Depraved or not, the vignettes themselves are a bit of a mixed bag in cinematic terms. Some of them are staged in a fairly conventional way, coming on like simple dramatic reconstructions of the doctor’s file papers. Others are set to music and appear to have been staged and performed by a beatnik performance art collective. The choreography that marries the visuals to the soundtrack in these ‘performance art’-like vignettes works very well for the most part and some interesting songs are featured too. Many of the vignettes contain very surreal or bizarre elements: a sequence where a sleazy businessman is eating pasta winds up bringing to mind Auntie Jessie’s nightmare about eating spaghetti from The Beatles’ Magical Mystery Tour film.
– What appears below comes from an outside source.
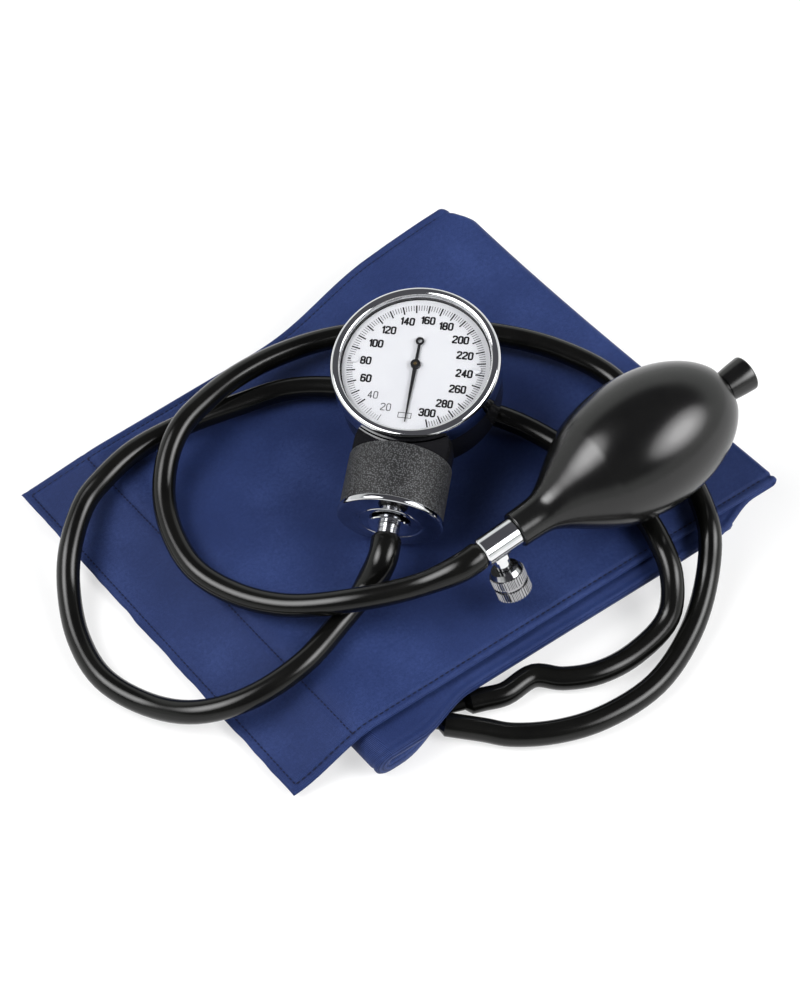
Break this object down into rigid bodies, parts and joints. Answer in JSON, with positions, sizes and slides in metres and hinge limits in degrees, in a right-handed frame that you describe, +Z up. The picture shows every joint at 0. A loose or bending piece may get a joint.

Nearly all of the vignettes feature sleazy or disturbing scenarios and characters, along with varying degrees of female nudity or females in a state of partial undress. Consequently, there’s a bit of a sub-exploitation/sexploitation cinema-like feel apparent here that clashes with the art film-cum-world cinema-like ambience that is also present. Evidence of budgetary constraints, and the use of the odd (intentionally?) incongruous music cue, gives a couple of the sequences a slightly Ed Wood-ish air.

The scenes set on the A Light in the Darkness TV programme are staged in a convincing round-table-debate-cum-current affairs TV show-like manner, with realistic behind-the-scenes activity in the TV studio being revealed at one point. It’s here that Jose Mojica Marins gets to offer a representation of his real world self, telling the panel, “My position is neutral. I don’t even know why I’m here.” Marins warns the snobbish intellectuals that they should not confuse Marins the man with Coffin Joe: Marins stresses that Coffin Joe is merely a fictional character that he plays. Sergio explains that he saw Marins on another TV show, The People’s Court of Truth, which allows the doctor to reminisce about that show’s content: seen on a television screen, Marins is questioned and judged by a panel of regular Brazilian citizens, who wind up validating his opinions and acknowledging his integrity and talent. This is a neat device that effectively allows Marins to provide evidence of the plaudits that his work has received and to articulate his views on the state of filmmaking in Brazil, etc, directly to his current film’s audience. A sequence which details the doctor setting up his LSD-based experiment features encounters with more Coffin Joe comics, a Coffin Joe poster, a Coffin Joe pop song and a visit to a cinema that is screening a Coffin Joe film, resulting in clips from the earlier film being utilized onscreen here.

All of the action up to now has been presented in black and white but when Doctor Sergio’s test subjects have their doses of LSD administered, their subsequent hallucinations are brought to life via some very lively and really quite startling colour cinematography. Some ultra-psychedelic colour schemes and solarization effects are employed in this section of the film. Coffin Joe’s nightmarish world is inhabited by all manner of strange creatures and these creatures are brought to life in some very inventive and effective ways. The lengthy and surreal hallucinogenic sequence, like some of Doctor Sergio’s earlier dramatic vignettes, features a whole range of disorientating, freak out inducing camera angles and whacked out and trippy editing techniques. The soundtrack here features an avant-garde cacophony that is very unsettling and disturbing. Treated cackles, screams, moans and cries, strange choral arrangements and electronic effects fed through audio generators, reverb units and echo boxes all vie for aural supremacy. It’s all very effective stuff. The doctor reveals that his test subjects survived their ordeal and he imparts one final revelation that is intended to simultaneously counter the accusations of unethical working methods and support his theses concerning Brazilian society’s perceived moral decline.